Visto y Oído
Francisco Andrés Gallardo
Esa diva
Jesús dijo que el Reino de los Cielos estaba dentro de nosotros. Pero, ¿y el de los infiernos? Creo que también. A mi Cristo de la Sentencia le laceran los dolores internos más que las sogas que desollan sus muñecas y la corona de espinas que aguijonea sus sienes. Le aprietan hasta atormentarle los padecimientos del alma humana, esos que muerden como pirañas inmisericordes en lo más recóndito del corazón del hombre. Allí, en lo profundo, es donde construye su imperio el mal para torturarnos hasta hacernos creer que la esperanza no existe. El egoísmo es insano no por una cuestión de vanidad, sino porque nos hace concentrar todos nuestros sentidos en ese interior tenebroso que nos consume y arrebata cualquier posibilidad de abrirnos a la luz.
El Señor de la Sentencia es el Reino de los Cielos encarnado que contiene, para erradicarlo a través de su padecimiento, el reino de los infiernos. El Credo de los apóstoles dice “descendió a los infiernos, al tercer día resucitó de entre los muertos, subió a los cielos”; ese es el momento que anticipa mi Cristo, el de descender a sus propios infiernos interiores para vencer los demonios del alma humana y ascender como el Nuevo Hombre que funda nuestra esperanza. No existe más perfecta catequesis ni más alta ascesis que este Señor sereno y silencioso, ensimismado e introspectivo, que experimenta todas las aflicciones morales y mentales del hombre para bendecirlas y redimirlas. Es el sujeto de esa maravillosa frase construida por los macarenos que se completará tramos más atrás cuando aparezca el maligno dragón atravesado por la espada del arcángel, llamador que nos anuncia el triunfo definitivo de la Esperanza. Nuestra cofradía es un tratado de teología andante, cuyo significado no puede desentrañarse sin comenzar por el Cristo de la Sentencia.

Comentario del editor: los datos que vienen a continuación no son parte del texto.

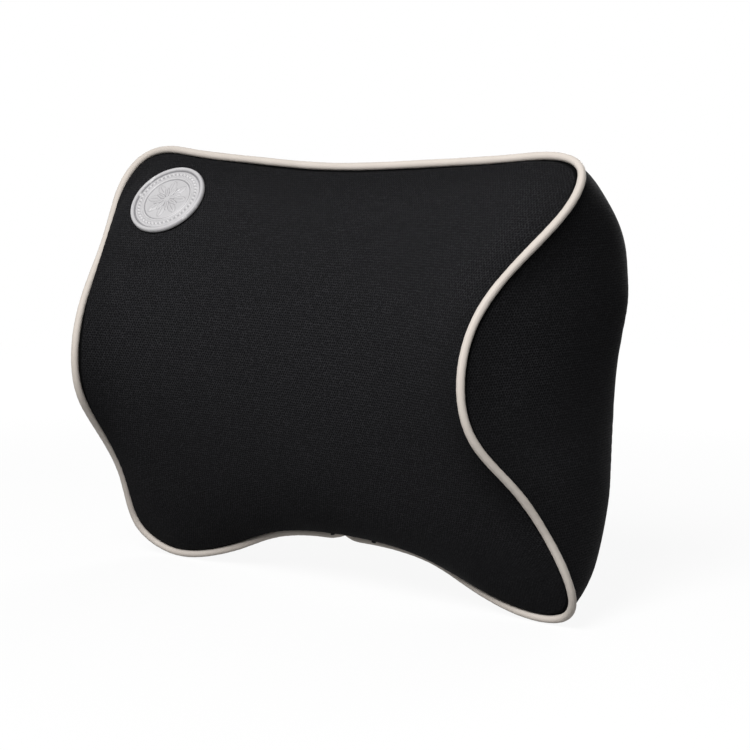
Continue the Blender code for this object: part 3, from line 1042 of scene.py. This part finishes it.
def cells(nodes, place, u, v):
    """Height of the knit's honeycomb at u, v in metres: low in the cells, high between."""
    a = 2 * math.pi / KNIT_PITCH
    u = nodes.maths("MULTIPLY_ADD", nodes.noise(place, 520.0, 1.0), KNIT_WOBBLE, u)
    v = nodes.maths("MULTIPLY_ADD", nodes.noise(place, 610.0, 1.0), KNIT_WOBBLE, v)
    first = nodes.maths("COSINE", nodes.maths("MULTIPLY", v, a))
    half_v = nodes.maths("MULTIPLY", v, a * 0.5)
    side_u = nodes.maths("MULTIPLY", u, a * math.sqrt(3) / 2)
    second = nodes.maths("COSINE", nodes.maths("ADD", side_u, half_v))
    third = nodes.maths("COSINE", nodes.maths("SUBTRACT", side_u, half_v))
    total = nodes.maths("ADD", nodes.maths("ADD", first, second), third)
    return nodes.spread(total, 1.6, -1.2)


def knit(name, by_map):
    """Black honeycomb knit, laid out by the map or else along the three axes."""
    nodes = Nodes(name)
    where = nodes.add("ShaderNodeTexCoord")
    place = where.outputs["Object"]
    if by_map:
        across = nodes.split(where.outputs["UV"])
        height = cells(nodes, place, across[0], across[1])
    else:
        facing = nodes.add("ShaderNodeNewGeometry").outputs["True Normal"]
        power = [nodes.maths("POWER", nodes.maths("ABSOLUTE", f), 6.0) for f in nodes.split(facing)]
        total = nodes.maths("ADD", nodes.maths("ADD", power[0], power[1]), power[2])
        x, y, z = nodes.split(place)
        parts = []
        for weight, (u, v) in zip(power, ((y, z), (x, z), (x, y))):
            parts.append(nodes.maths("MULTIPLY", weight, cells(nodes, place, u, v)))
        height = nodes.maths("ADD", nodes.maths("ADD", parts[0], parts[1]), parts[2])
        height = nodes.maths("DIVIDE", height, total)
    broad = nodes.noise(place, 38.0)
    fuzz = nodes.noise(place, 2600.0, 2.0)
    loops = nodes.noise(place, 1150.0, 1.0)
    yarn = nodes.mix(nodes.spread(broad, 0.3, 0.7), *KNIT_YARN)
    bright = nodes.mix(nodes.spread(loops, 0.38, 0.70), yarn, KNIT_BRIGHT)
    dark = nodes.mix(height, KNIT_HOLLOW, bright)
    lint = nodes.mix(nodes.spread(fuzz, 0.62, 0.80), dark, KNIT_LINT)
    # Painted shade by distance from the seam: a near-black line beside the piping, and the knit
    # darkened to three quarters over the last 28 mm
    gap = nodes.add("ShaderNodeAttribute", attribute_name="seam_gap").outputs["Fac"]
    line = nodes.spread(gap, *SEAM_SHADE_LINE)
    band = nodes.spread(gap, *SEAM_SHADE_BAND, 0.74, 1.0)
    seam_shaded = nodes.mix(nodes.maths("MULTIPLY", line, band), KNIT_SEAM_SHADE, lint)
    rough = nodes.spread(broad, 0.2, 0.8, 0.80, 0.90)
    fine = nodes.bump(fuzz, 0.00008, 0.5)
    normal = nodes.bump(height, 0.00016, 0.8, fine)
    return nodes.finish(seam_shaded, rough, normal, Specular_IOR_Level=0.02)


def woven_piping():
    nodes = Nodes("piping_weave")
    where = nodes.add("ShaderNodeTexCoord")
    u, v, _ = nodes.split(where.outputs["UV"])
    u = nodes.maths("MULTIPLY", u, 2 * math.pi / PIPING_PITCH)
    v = nodes.maths("MULTIPLY", v, 2 * math.pi / PIPING_PITCH)
    warp = nodes.maths("SINE", nodes.maths("ADD", u, v))
    weft = nodes.maths("SINE", nodes.maths("SUBTRACT", u, v))
    weave = nodes.spread(nodes.maths("MULTIPLY", warp, weft), -0.8, 0.8)
    broad = nodes.noise(where.outputs["Object"], 60.0)
    fuzz = nodes.noise(where.outputs["Object"], 3000.0, 2.0)
    base = nodes.mix(nodes.spread(broad, 0.3, 0.7), *PIPING_COVER)
    colour = nodes.mix(weave, PIPING_BETWEEN, base)
    rough = nodes.spread(fuzz, 0.3, 0.7, 0.58, 0.72)
    normal = nodes.bump(weave, 0.00005, 0.6, nodes.bump(fuzz, 0.00004, 0.4))
    return nodes.finish(colour, rough, normal, Specular_IOR_Level=0.25)


def moulded_badge():
    nodes = Nodes("badge_moulding")
    where = nodes.add("ShaderNodeTexCoord")
    place = where.outputs["Object"]
    grain = nodes.noise(place, 1300.0, 4.0)
    broad = nodes.noise(place, 140.0)
    pointy = nodes.add("ShaderNodeNewGeometry").outputs["Pointiness"]
    face = nodes.mix(nodes.spread(broad, 0.3, 0.7), *BADGE_FACE)
    # Painted shade in the hollows, where the surface is least pointy
    shaded = nodes.mix(nodes.spread(pointy, 0.492, 0.462), face, BADGE_CREVICE_SHADE)
    # Painted highlight on the raised edges and ridges, where the surface is most pointy
    highlighted = nodes.mix(nodes.spread(pointy, 0.515, 0.58), shaded, BADGE_EDGE_HIGHLIGHT)
    rough = nodes.spread(grain, 0.3, 0.7, 0.40, 0.55)
    normal = nodes.bump(grain, 0.00012, 0.7)
    return nodes.finish(highlighted, rough, normal, Specular_IOR_Level=0.5)


def elastic():
    nodes = Nodes("strap_webbing")
    where = nodes.add("ShaderNodeTexCoord")
    u, v, _ = nodes.split(where.outputs["UV"])
    ribs = nodes.maths("SINE", nodes.maths("MULTIPLY", v, 2 * math.pi / RIB_PITCH))
    picks = nodes.maths("SINE", nodes.maths("MULTIPLY", u, 2 * math.pi / PICK_PITCH))
    weave = nodes.spread(nodes.maths("MULTIPLY", ribs, picks), -0.8, 0.8)
    fuzz = nodes.noise(where.outputs["Object"], 2400.0, 2.0)
    broad = nodes.noise(where.outputs["Object"], 50.0)
    colour = nodes.mix(weave, STRAP_BETWEEN, nodes.mix(broad, *STRAP_YARN))
    rough = nodes.spread(fuzz, 0.3, 0.7, 0.68, 0.82)
    normal = nodes.bump(weave, 0.00014, 0.8, nodes.bump(fuzz, 0.00006, 0.4))
    return nodes.finish(colour, rough, normal, Specular_IOR_Level=0.12)


def thread(name, level):
    """Black sewing thread, at a level of brightness."""
    nodes = Nodes(name)
    place = nodes.add("ShaderNodeTexCoord").outputs["Object"]
    twist = nodes.noise(place, 3200.0)
    low = (0.030 * level, 0.030 * level, 0.033 * level, 1)
    high = (0.060 * level, 0.060 * level, 0.064 * level, 1)
    colour = nodes.mix(nodes.spread(twist, 0.3, 0.7), low, high)
    rough = nodes.spread(twist, 0.3, 0.7, 0.6, 0.75)
    return nodes.finish(colour, rough, nodes.bump(twist, 0.00005, 0.6), Specular_IOR_Level=0.1)


def foam():
    nodes = Nodes("foam_cells")
    place = nodes.add("ShaderNodeTexCoord").outputs["Object"]
    pores = nodes.add("ShaderNodeTexVoronoi")
    nodes.put(place, pores.inputs["Vector"])
    pores.inputs["Scale"].default_value = 1400.0
    depth = pores.outputs["Distance"]
    broad = nodes.noise(place, 30.0)
    colour = nodes.mix(nodes.spread(depth, 0.2, 0.7), FOAM_PORE, nodes.mix(broad, *FOAM_SKIN))
    rough = nodes.spread(broad, 0.2, 0.8, 0.85, 0.95)
    return nodes.finish(colour, rough, nodes.bump(depth, 0.0003, 0.7))


def dress(piece, material):
    piece.data.materials.clear()
    piece.data.materials.append(material)
    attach(piece, "root")


dress(front_cover, knit("front_knit", True))
dress(back_cover, knit("back_knit", False))
dress(piping, woven_piping())
dress(badge, moulded_badge())
dress(strap, elastic())
dress(stitches, thread("stitch_thread", 1.0))
dress(tacks, thread("tack_thread", 0.35))
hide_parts("cover_front")
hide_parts("cover_back")
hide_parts("piping")
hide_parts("badge")
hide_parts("strap")
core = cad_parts["foam_core"]
foam_material = foam()
if core.material_slots:
    core.material_slots[0].material = foam_material
else:
    core.data.materials.append(foam_material)


# Stage: pale floor, soft studio light, camera at the photograph's angle

WORLD_LEVEL = 0.11
FLOOR_COLOUR = (0.30, 0.30, 0.30, 1)
FLOOR_BELOW = 0.0006
FLOOR_NEAR, FLOOR_FAR = 0.35, 1.1       # where the floor begins to fade to white, and is white
GLOW_NEAR, SHARE_NEAR = 1.30, 0.70      # the near floor's glow, and the glow's share of it


def direct_view(tree):
    """1 for what the camera, a reflection or a see-through surface shows, 0 for light."""
    rays = tree.nodes.new("ShaderNodeLightPath")
    seen = rays.outputs["Is Camera Ray"]
    for kind in ("Is Glossy Ray", "Is Transmission Ray"):
        either = tree.nodes.new("ShaderNodeMath")
        either.operation = "MAXIMUM"
        tree.links.new(seen, either.inputs[0])
        tree.links.new(rays.outputs[kind], either.inputs[1])
        seen = either.outputs[0]
    return seen


scene = bpy.context.scene
scene.view_settings.view_transform = "Standard"
world = bpy.data.worlds.new("studio")
scene.world = world
world.use_nodes = True
tree = world.node_tree
tree.nodes.clear()
both = tree.nodes.new("ShaderNodeMixShader")
tree.links.new(direct_view(tree), both.inputs[0])
for socket, strength in ((1, WORLD_LEVEL), (2, 1.0)):
    background = tree.nodes.new("ShaderNodeBackground")
    background.inputs["Color"].default_value = (1.0, 1.0, 1.0, 1.0)
    background.inputs["Strength"].default_value = strength
    tree.links.new(background.outputs[0], both.inputs[socket])
output = tree.nodes.new("ShaderNodeOutputWorld")
tree.links.new(both.outputs[0], output.inputs["Surface"])


def make_floor():
    """A pale floor that keeps a faint shadow nearby and runs out into the white background."""
    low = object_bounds()[0].z - FLOOR_BELOW
    points = [(-9, -9, low), (9, -9, low), (9, 9, low), (-9, 9, low)]
    floor = mesh_object("floor", points, [(0, 1, 2, 3)])
    nodes = Nodes("pale_floor")
    place = nodes.add("ShaderNodeTexCoord").outputs["Object"]
    away = nodes.add("ShaderNodeVectorMath", operation="LENGTH")
    nodes.put(place, away.inputs[0])
    distance = away.outputs["Value"]
    nodes.finish(FLOOR_COLOUR, 0.9, Specular_IOR_Level=0.0)
    glow = nodes.add("ShaderNodeEmission")
    glow.inputs["Color"].default_value = (1, 1, 1, 1)
    nodes.put(nodes.spread(distance, FLOOR_NEAR, FLOOR_FAR, GLOW_NEAR, 1.0), glow.inputs["Strength"])
    white = nodes.spread(distance, FLOOR_NEAR, FLOOR_FAR, SHARE_NEAR, 1.0)
    blend = nodes.add("ShaderNodeMixShader")
    nodes.put(nodes.maths("MULTIPLY", direct_view(nodes.tree), white), blend.inputs[0])
    nodes.put(nodes.shader.outputs[0], blend.inputs[1])
    nodes.put(glow.outputs[0], blend.inputs[2])
    nodes.put(blend.outputs[0], nodes.tree.nodes["Material Output"].inputs["Surface"])
    floor.data.materials.append(nodes.material)


make_floor()


def lamp(name, place, size, power):
    """A round soft lamp that looks at the middle of the pillow."""
    data = bpy.data.lights.new(name, "AREA")
    data.shape = "DISK"
    data.size = size
    data.energy = power
    made = bpy.data.objects.new(name, data)
    made.location = place
    made.rotation_euler = (Vector(MIDDLE) - Vector(place)).to_track_quat("-Z", "Y").to_euler()
    scene.collection.objects.link(made)


MIDDLE = (0.0, -0.05, 0.02)
lamp("key", (0.44, -1.25, 1.08), 0.8, 30.0)
lamp("back_fill", (-0.45, 1.60, 0.45), 1.0, 19.0)

# The camera's place, fitted to the seam in the photograph: its angles, how far the seam's foot
# lies off the middle of its view, its distance and its lens in millimetres
TURN, PITCH, ROLL = math.radians(42.4), math.radians(6.51), math.radians(-0.13)
ACROSS, UP, DISTANCE, LENS = 0.018, -0.089, 1.1, 114.865
level = math.cos(PITCH)
forward = Vector((-math.sin(TURN) * level, math.cos(TURN) * level, -math.sin(PITCH)))
right = Vector((math.cos(TURN), math.sin(TURN), 0.0))
above = right.cross(forward)
rolled_right = right * math.cos(ROLL) + above * math.sin(ROLL)
rolled_up = above * math.cos(ROLL) - right * math.sin(ROLL)
camera_data = bpy.data.cameras.new("camera")
camera_data.sensor_width = 36.0
camera_data.lens = LENS
camera = bpy.data.objects.new("camera", camera_data)
turned = Matrix((rolled_right, rolled_up, -forward)).transposed()
place = -rolled_right * ACROSS - forward * DISTANCE - rolled_up * UP - Vector((0, 0, MOUNT_UP))
camera.matrix_world = Matrix.Translation(place) @ turned.to_4x4()
scene.collection.objects.link(camera)
scene.camera = camera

Este Jesús de los macarenos es Aquél que nos dijo “No estéis afanados”. No cruces puentes antes de llegar a ellos. También quien nos enseñó a rezar al Padre diciendo “Danos hoy nuestro pan de cada día” en lugar del de mañana. Él es un presente absoluto, como el Reino de Dios. Sin embargo, sufre las disrupciones –y eso es tan humano– del reino de los infiernos y sus males; es un campo de batalla erguido que nos enseña a vencer los problemas que emanan de ese fondo oscuro de nuestra alma. Nos educa en el amor, primero a nosotros mismos. Sí, nos instruye para que nos amemos a nosotros mismos, ya que nada que no seamos nosotros mismos podrá traernos la paz ni hacernos reconocer ese Reino de los Cielos que custodiamos. ¿Cómo va a guiar un ciego a otro?, nos pregunta desde hace más de dos milenios.
En esta lección suprema el amor es la más elevada y sacrificada sabiduría: cuando nos dijo amad a vuestros enemigos, no se limitaba a predicar ética, sino la medicina para este deshumanizado siglo XXI. Cuando odiamos a nuestros enemigos –incluso nosotros podemos ser nuestros peores enemigos–, les estamos dando poder sobre nosotros, sobre nuestra alma, sobre nuestros deseos, sueños, ilusiones, felicidad y esperanza. El odio es la escotilla por la que suben los vapores de ese reino de los infiernos que todos llevamos dentro; y ese butrón debemos sellarlo para siempre con el amor y el perdón, también a nosotros mismos. Reconciliémosnos con nosotros mismos antes de llevar las ofrendas al altar.
Sigo a este Señor bueno y humano de la Sentencia, que me anima a hacer las paces conmigo mismo a traves del amor y a buscar la felicidad, única senda para decidir hoy, desde lo que somos, lo que queremos ser. Es el camino que recorrer, la verdad que acoger y la vida que vivir para que aflore el Reino de los Cielos.